• **DATA SUPPLIED**
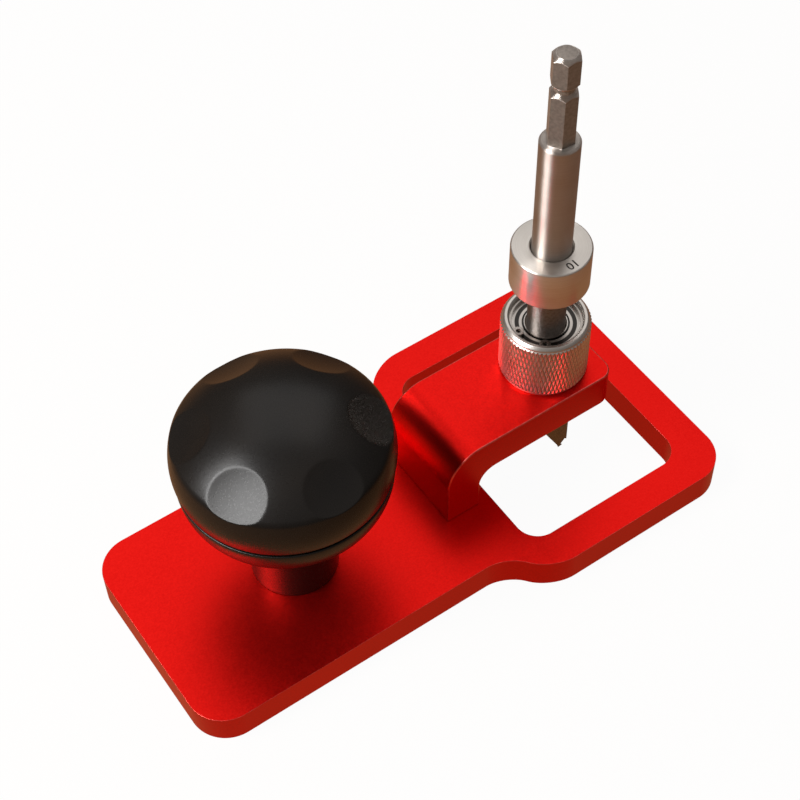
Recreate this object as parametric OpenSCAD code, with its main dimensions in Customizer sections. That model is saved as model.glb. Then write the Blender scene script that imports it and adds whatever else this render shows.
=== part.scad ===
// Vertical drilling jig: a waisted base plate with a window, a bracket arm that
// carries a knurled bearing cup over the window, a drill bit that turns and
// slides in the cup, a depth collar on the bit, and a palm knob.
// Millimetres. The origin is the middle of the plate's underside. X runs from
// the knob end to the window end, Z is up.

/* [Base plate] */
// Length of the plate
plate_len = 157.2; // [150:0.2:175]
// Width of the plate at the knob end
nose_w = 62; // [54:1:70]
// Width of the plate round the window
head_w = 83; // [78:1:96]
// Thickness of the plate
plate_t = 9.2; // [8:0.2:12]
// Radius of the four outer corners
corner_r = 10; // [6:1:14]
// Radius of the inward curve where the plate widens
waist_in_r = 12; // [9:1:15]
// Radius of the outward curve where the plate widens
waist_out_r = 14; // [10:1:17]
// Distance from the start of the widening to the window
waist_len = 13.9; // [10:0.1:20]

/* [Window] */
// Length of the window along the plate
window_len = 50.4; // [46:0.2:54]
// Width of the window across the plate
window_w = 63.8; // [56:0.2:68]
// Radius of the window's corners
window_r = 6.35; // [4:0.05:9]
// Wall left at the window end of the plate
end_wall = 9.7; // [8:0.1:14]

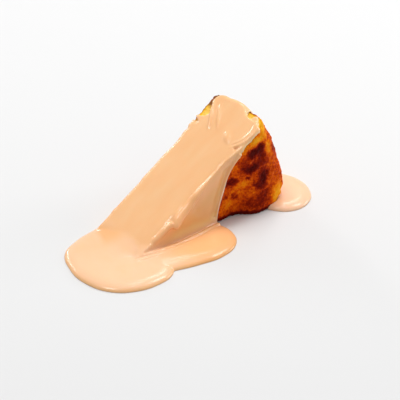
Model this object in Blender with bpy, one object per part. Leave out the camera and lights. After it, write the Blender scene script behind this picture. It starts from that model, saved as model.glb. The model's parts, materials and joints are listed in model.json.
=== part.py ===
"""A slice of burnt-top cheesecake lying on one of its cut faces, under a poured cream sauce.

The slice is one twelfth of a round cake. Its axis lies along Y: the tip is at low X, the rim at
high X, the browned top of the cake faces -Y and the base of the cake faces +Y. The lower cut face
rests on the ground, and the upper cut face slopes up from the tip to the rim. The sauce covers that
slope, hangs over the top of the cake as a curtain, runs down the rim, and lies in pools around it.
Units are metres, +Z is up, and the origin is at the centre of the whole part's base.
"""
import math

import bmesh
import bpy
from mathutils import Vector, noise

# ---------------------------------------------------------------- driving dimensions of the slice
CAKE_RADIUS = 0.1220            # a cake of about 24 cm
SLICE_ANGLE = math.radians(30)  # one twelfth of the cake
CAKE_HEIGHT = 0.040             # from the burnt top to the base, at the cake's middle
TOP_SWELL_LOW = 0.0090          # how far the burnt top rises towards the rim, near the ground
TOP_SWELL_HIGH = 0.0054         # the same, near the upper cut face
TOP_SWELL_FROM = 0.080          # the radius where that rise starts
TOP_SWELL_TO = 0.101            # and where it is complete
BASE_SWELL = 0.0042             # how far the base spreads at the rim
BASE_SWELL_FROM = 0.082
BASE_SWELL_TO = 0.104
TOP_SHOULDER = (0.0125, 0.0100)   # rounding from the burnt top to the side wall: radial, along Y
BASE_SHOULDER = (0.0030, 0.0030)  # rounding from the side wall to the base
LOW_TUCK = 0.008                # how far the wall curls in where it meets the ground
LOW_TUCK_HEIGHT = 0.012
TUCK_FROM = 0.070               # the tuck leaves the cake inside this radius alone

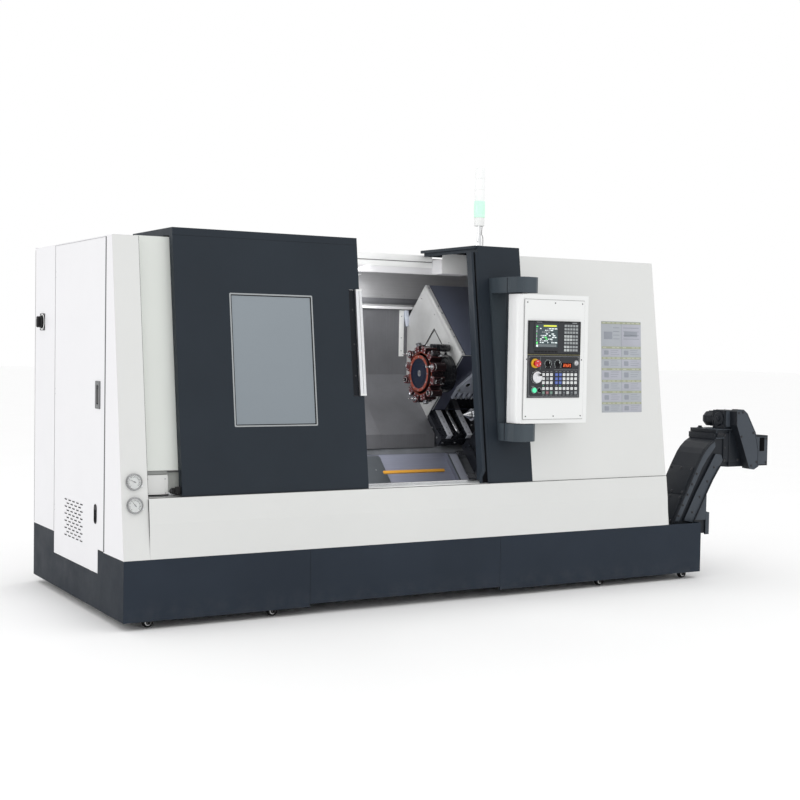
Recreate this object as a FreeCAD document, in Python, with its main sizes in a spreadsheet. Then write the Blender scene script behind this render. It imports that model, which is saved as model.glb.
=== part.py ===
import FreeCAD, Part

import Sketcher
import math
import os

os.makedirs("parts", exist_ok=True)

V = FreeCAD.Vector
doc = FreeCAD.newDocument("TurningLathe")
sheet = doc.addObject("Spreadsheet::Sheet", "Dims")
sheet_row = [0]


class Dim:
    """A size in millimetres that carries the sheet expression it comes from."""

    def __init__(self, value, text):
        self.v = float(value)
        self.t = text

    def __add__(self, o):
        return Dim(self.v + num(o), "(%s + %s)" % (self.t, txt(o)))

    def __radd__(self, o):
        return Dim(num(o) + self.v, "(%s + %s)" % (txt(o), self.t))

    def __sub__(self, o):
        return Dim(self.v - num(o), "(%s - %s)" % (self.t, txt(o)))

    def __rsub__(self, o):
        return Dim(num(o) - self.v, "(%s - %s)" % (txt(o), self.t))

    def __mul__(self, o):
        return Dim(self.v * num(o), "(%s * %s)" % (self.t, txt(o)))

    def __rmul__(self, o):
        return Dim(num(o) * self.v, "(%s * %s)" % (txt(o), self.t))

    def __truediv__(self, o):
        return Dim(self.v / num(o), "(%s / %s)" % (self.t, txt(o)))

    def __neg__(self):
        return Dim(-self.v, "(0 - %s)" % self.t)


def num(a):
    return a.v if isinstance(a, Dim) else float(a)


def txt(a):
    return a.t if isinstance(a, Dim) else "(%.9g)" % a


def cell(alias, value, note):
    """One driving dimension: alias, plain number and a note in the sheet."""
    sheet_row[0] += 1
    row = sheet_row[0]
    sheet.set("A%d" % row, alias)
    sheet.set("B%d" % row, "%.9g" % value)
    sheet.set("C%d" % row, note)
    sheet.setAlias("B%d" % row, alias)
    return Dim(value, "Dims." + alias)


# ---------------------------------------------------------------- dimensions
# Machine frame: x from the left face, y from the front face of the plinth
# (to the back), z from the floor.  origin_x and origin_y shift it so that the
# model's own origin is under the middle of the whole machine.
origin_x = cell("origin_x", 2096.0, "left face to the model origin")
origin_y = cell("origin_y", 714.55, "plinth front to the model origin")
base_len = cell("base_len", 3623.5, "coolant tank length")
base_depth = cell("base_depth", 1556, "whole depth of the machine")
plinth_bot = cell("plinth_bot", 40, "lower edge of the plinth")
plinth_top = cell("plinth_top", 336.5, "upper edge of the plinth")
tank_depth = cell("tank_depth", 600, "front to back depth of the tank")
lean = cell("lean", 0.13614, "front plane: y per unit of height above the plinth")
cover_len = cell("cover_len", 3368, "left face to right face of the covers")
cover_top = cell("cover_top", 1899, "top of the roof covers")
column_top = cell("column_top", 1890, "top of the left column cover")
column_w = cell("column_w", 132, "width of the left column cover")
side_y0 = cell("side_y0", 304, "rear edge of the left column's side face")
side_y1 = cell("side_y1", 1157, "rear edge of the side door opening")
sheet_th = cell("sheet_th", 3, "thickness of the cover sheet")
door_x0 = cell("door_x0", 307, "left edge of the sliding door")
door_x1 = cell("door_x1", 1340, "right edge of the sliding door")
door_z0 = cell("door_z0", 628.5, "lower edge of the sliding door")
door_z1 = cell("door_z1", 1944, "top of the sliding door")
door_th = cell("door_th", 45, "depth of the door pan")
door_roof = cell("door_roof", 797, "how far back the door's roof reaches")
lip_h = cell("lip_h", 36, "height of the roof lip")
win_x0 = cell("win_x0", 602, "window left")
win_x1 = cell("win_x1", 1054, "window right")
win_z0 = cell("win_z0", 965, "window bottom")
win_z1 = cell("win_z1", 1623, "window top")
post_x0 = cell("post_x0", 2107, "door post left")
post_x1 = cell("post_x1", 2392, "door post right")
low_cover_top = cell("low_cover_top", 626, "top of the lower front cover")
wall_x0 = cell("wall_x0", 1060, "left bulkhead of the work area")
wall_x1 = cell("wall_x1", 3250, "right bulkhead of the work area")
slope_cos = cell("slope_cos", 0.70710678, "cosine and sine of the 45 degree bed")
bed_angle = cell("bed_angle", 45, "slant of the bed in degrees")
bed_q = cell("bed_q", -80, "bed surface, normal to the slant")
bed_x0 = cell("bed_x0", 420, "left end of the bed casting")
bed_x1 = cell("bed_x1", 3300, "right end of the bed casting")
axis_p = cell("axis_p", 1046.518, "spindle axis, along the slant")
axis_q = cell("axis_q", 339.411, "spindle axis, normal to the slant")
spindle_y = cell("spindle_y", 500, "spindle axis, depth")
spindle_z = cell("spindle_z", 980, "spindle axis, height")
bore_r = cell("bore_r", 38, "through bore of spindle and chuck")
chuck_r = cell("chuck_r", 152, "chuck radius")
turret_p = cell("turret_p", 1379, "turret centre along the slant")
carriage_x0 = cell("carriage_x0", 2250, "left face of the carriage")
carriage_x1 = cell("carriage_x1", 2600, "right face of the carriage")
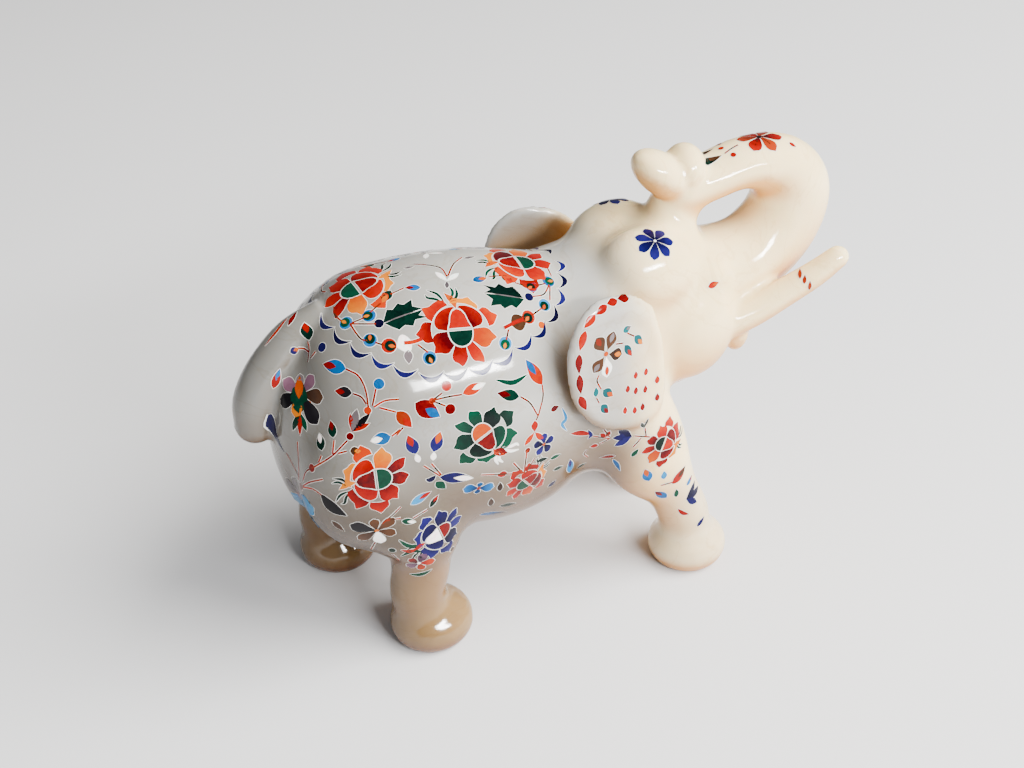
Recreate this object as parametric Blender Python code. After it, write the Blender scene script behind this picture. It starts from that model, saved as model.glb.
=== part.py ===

• **INSTRUCTION**
Among the lines above, count those containing the word "FreeCAD" and give nothing but the result.

• **FULL OUTPUT**
4